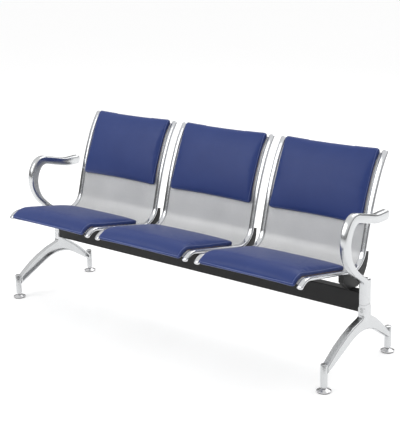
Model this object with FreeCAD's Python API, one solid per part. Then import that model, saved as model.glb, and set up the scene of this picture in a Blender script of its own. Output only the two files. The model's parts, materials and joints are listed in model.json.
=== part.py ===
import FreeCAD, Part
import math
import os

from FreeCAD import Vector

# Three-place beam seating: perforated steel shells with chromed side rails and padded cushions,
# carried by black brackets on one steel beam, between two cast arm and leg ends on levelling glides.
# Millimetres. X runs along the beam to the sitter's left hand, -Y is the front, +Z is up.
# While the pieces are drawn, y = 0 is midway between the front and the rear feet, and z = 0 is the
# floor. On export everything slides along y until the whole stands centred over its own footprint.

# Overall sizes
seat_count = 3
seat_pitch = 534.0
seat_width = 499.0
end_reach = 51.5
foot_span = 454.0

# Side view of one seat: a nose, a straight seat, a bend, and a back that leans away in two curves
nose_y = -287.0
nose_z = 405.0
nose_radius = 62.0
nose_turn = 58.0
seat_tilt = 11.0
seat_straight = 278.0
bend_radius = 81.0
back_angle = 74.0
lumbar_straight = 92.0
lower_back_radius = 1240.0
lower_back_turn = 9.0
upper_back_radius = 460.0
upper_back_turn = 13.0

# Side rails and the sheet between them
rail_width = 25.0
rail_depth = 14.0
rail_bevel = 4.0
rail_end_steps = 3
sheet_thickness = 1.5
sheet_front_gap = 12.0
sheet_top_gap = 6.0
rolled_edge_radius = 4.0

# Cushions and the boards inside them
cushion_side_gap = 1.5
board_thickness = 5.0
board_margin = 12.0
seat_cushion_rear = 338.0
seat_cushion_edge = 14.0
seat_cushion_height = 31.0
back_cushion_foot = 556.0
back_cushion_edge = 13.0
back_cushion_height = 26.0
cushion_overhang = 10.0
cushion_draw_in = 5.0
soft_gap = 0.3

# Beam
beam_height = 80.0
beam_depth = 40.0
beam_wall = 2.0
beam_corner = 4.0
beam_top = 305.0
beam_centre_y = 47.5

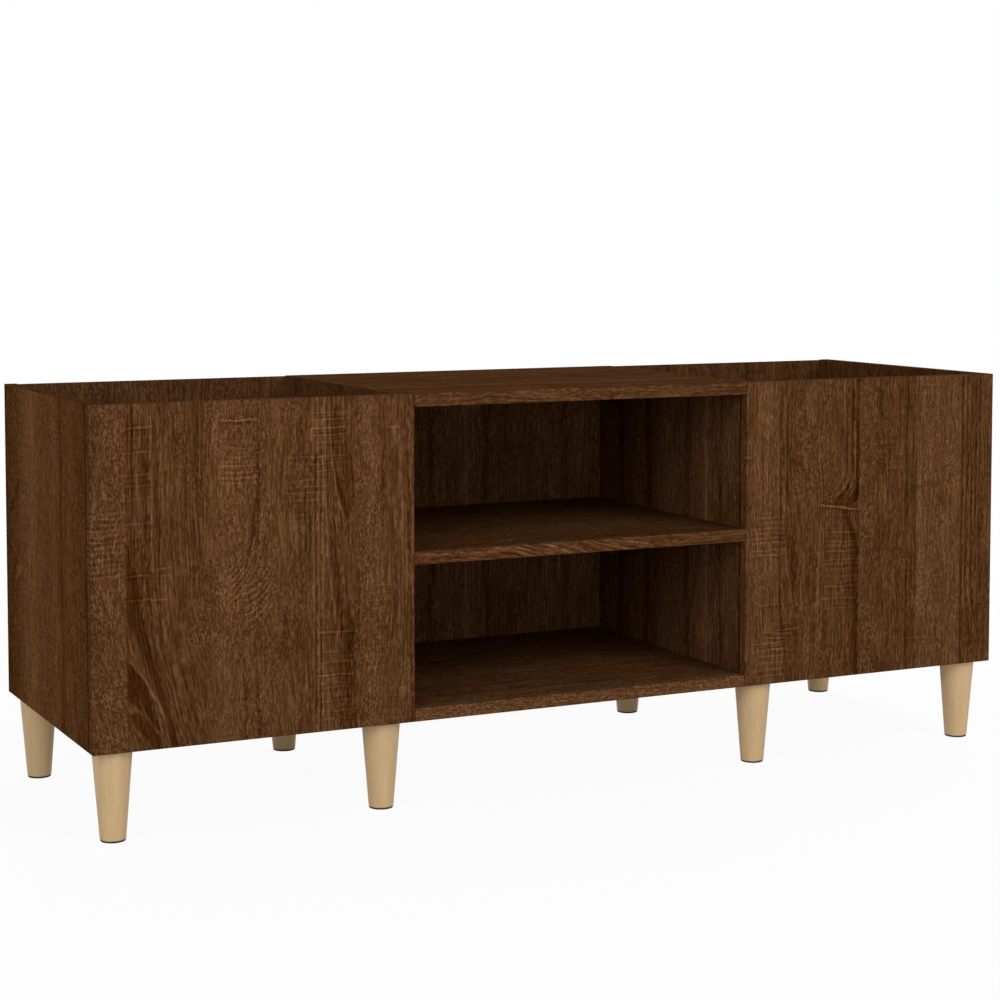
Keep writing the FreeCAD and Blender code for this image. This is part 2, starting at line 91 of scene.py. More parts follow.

^^^^^^^^

## [GOAL]
Print only the lines from the top of the data above down to the line holding "from FreeCAD import Vector", inclusive.

## [RESULT FOR THIS TASK]
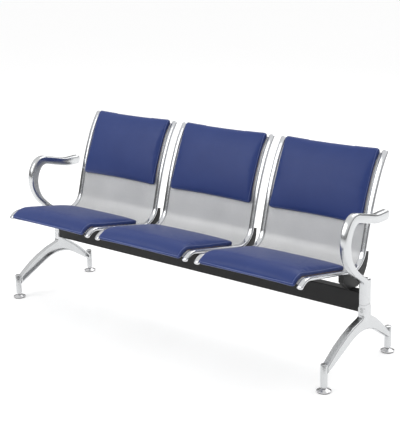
Model this object with FreeCAD's Python API, one solid per part. Then import that model, saved as model.glb, and set up the scene of this picture in a Blender script of its own. Output only the two files. The model's parts, materials and joints are listed in model.json.
=== part.py ===
import FreeCAD, Part
import math
import os

from FreeCAD import Vector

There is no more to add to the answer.